Now, I condemn anyone who throws things at a public event. Heck, I condemn people who do "the wave" at public events (It's OK to do in the privacy of your own living room). But how miserable and idiotic a human being do you have to be to chuck a cell phone at someone. First because a cell phone could really do some damage to someone. And second because it is so easily traceable. Why not throw your wallet? How about leaving your name and address on a murder weapon? This is true social Darwinism.

The perpetrator was quickly apprehended and should, if nothing else, have his cell phone privileges revoked for life. Everett can be excused to a certain degree for being caught unawares, but someone in the commissioner's or the Rangers' office should sit him down and tell him that his too was a boneheaded move. Why? Because someone else could, and did evidently, get hurt. And because he threw away a solid piece of evidence against the bonehead that hit him with the phone in the first place.
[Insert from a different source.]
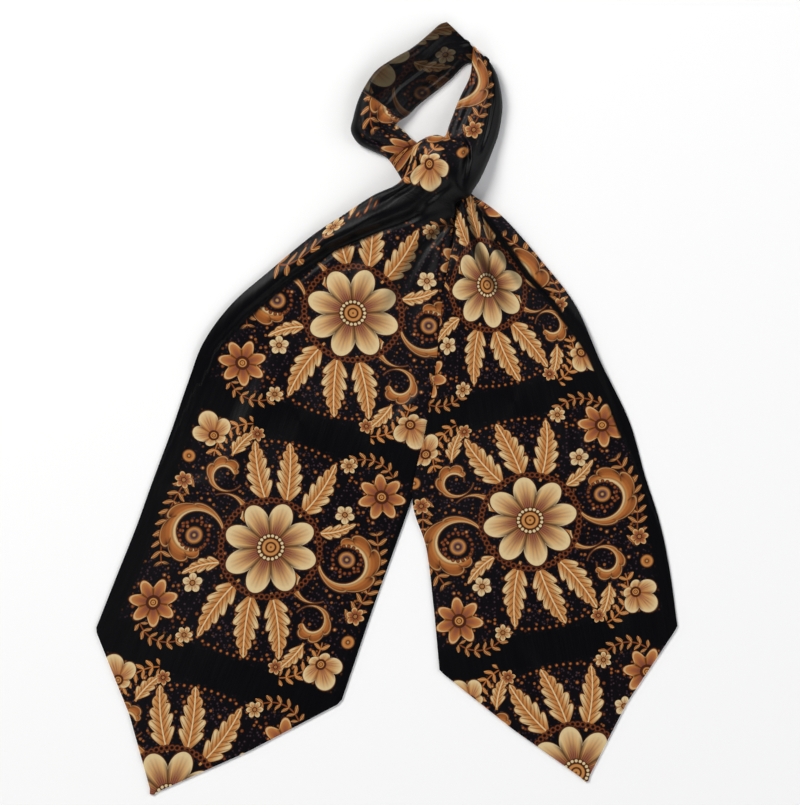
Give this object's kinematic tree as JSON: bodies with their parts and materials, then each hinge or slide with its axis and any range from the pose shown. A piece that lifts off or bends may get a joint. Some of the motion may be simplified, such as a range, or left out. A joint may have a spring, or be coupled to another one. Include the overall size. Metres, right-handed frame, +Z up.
{
  "type": "silk cravat",
  "caption": "Long printed silk cravat laid flat, its neck loop closed by one loose crossing, with two wide blades that spread apart to pointed ends.",
  "frame": {"origin": "middle of the footprint, on the surface the cravat lies on", "axes": "+Y from the pointed ends to the top of the neck loop, +X to the right seen from above, +Z up from the surface"},
  "size_m": [0.384, 0.51, 0.0232],
  "materials": {
    "silk_print": "satin"
  },
  "bodies": {
    "root": {"left_blade": "silk_print", "left_blade_turned_edge": "silk_print", "right_blade": "silk_print", "neck_loop_right": "silk_print", "neck_loop_back": "silk_print", "neck_loop_turn": "silk_print", "under_pass": "silk_print", "knot_fall": "silk_print"}
  },
  "joints": []
}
Whatever happens to the mad cell-phoner, it seems that this recent rash of attacks at ball games shows no signs of abating. MLB seems to be devoting the appropriate resources to the problem. It's just such a difficult problem to resolve. If people cannot get a hold on themselves, which seems unlikely, either beer sales will have to be more closely monitored or eliminated altogether, or some sort of divider like they have in Japanese baseball and in European and South American soccer will have to be considered.

Imagine if Everett, even though he is a universally reviled individual, were injured by the projectile or someone in the stands was instead hit and injured. Given the topicality of the issue, it would just be a matter of time before some ambulance-chasing lawyer got involved. Then the owners' hand would really be forced. All we can do is hope it does not come to it, oh, and holster our cell phones when we are at the game.